[WRITTEN REQUEST] Reproduce precisely the lines between the start of the data below and the line with "BORE_CLEAR = 0.0003", both included.
>> START GIVEN INFORMATION
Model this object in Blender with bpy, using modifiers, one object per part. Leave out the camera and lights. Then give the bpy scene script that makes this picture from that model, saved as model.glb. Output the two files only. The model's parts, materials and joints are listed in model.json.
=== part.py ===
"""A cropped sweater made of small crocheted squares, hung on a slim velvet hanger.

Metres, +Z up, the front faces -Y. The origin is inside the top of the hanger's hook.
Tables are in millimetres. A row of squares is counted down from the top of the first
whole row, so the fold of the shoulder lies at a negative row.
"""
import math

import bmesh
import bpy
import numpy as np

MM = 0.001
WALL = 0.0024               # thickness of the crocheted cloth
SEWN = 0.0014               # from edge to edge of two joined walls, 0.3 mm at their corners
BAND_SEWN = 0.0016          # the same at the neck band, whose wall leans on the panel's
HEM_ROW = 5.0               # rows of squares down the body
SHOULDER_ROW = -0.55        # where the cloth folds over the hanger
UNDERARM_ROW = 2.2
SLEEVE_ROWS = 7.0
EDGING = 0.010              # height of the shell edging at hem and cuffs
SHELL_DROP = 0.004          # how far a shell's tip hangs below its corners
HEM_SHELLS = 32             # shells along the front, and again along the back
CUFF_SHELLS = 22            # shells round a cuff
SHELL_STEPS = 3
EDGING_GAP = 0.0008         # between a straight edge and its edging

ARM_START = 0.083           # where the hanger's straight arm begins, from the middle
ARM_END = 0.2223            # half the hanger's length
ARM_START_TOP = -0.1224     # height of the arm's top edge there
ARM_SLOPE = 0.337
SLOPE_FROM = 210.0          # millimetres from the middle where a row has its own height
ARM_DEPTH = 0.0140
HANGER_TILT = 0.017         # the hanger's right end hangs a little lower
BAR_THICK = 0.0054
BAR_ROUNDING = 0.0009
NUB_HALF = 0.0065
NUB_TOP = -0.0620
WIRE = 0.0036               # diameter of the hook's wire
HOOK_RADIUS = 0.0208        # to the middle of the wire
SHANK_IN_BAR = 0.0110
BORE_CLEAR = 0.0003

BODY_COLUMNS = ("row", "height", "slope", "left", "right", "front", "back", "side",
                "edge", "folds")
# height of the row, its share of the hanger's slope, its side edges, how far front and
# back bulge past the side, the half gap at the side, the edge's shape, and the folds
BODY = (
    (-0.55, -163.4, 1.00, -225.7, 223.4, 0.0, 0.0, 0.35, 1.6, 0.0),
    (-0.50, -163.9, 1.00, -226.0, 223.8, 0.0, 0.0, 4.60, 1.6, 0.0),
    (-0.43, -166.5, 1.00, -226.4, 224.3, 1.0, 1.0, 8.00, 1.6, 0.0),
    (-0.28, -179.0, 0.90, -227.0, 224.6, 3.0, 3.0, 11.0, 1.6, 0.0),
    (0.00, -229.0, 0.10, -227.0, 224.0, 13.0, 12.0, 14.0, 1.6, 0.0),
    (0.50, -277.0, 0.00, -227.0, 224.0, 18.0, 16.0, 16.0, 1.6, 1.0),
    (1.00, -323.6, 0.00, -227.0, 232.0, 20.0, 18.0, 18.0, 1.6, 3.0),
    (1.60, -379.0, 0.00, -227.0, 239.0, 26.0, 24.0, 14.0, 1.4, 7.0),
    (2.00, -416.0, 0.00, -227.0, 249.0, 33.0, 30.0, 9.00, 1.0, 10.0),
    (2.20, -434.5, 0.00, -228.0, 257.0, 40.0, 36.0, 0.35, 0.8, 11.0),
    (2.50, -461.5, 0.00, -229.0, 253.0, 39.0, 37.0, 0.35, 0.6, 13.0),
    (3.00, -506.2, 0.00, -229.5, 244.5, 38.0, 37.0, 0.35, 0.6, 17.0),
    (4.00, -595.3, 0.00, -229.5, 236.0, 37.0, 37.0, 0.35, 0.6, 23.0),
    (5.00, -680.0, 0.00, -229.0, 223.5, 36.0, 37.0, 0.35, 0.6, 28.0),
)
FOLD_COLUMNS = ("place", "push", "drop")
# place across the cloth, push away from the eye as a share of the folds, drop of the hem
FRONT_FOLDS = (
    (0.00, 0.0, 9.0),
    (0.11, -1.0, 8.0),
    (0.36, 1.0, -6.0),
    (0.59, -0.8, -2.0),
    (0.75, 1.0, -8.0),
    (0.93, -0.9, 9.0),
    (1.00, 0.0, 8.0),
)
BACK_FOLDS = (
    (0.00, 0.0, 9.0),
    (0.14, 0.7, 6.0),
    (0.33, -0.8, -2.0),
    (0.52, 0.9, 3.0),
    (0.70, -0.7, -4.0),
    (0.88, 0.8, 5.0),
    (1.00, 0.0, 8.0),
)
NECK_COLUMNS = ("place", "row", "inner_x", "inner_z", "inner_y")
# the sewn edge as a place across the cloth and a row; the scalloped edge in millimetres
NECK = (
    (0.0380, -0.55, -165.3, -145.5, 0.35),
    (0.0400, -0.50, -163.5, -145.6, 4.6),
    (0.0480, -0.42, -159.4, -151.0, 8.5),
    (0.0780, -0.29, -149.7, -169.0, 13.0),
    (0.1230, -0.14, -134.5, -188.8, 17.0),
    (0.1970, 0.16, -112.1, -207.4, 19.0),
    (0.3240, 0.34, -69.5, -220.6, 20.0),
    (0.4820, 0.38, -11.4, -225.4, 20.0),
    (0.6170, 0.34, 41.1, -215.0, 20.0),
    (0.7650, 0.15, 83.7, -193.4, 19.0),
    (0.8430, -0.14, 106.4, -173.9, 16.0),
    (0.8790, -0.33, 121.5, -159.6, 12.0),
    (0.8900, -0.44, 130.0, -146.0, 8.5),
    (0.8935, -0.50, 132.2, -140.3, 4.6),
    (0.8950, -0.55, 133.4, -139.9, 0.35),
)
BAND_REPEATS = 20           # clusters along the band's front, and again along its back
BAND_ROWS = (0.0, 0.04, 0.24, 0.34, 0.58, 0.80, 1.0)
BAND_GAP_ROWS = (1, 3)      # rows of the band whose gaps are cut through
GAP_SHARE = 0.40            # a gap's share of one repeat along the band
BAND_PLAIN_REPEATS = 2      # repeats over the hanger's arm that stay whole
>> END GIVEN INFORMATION
[REPLY]
Model this object in Blender with bpy, using modifiers, one object per part. Leave out the camera and lights. Then give the bpy scene script that makes this picture from that model, saved as model.glb. Output the two files only. The model's parts, materials and joints are listed in model.json.
=== part.py ===
"""A cropped sweater made of small crocheted squares, hung on a slim velvet hanger.

Metres, +Z up, the front faces -Y. The origin is inside the top of the hanger's hook.
Tables are in millimetres. A row of squares is counted down from the top of the first
whole row, so the fold of the shoulder lies at a negative row.
"""
import math

import bmesh
import bpy
import numpy as np

MM = 0.001
WALL = 0.0024               # thickness of the crocheted cloth
SEWN = 0.0014               # from edge to edge of two joined walls, 0.3 mm at their corners
BAND_SEWN = 0.0016          # the same at the neck band, whose wall leans on the panel's
HEM_ROW = 5.0               # rows of squares down the body
SHOULDER_ROW = -0.55        # where the cloth folds over the hanger
UNDERARM_ROW = 2.2
SLEEVE_ROWS = 7.0
EDGING = 0.010              # height of the shell edging at hem and cuffs
SHELL_DROP = 0.004          # how far a shell's tip hangs below its corners
HEM_SHELLS = 32             # shells along the front, and again along the back
CUFF_SHELLS = 22            # shells round a cuff
SHELL_STEPS = 3
EDGING_GAP = 0.0008         # between a straight edge and its edging

ARM_START = 0.083           # where the hanger's straight arm begins, from the middle
ARM_END = 0.2223            # half the hanger's length
ARM_START_TOP = -0.1224     # height of the arm's top edge there
ARM_SLOPE = 0.337
SLOPE_FROM = 210.0          # millimetres from the middle where a row has its own height
ARM_DEPTH = 0.0140
HANGER_TILT = 0.017         # the hanger's right end hangs a little lower
BAR_THICK = 0.0054
BAR_ROUNDING = 0.0009
NUB_HALF = 0.0065
NUB_TOP = -0.0620
WIRE = 0.0036               # diameter of the hook's wire
HOOK_RADIUS = 0.0208        # to the middle of the wire
SHANK_IN_BAR = 0.0110
BORE_CLEAR = 0.0003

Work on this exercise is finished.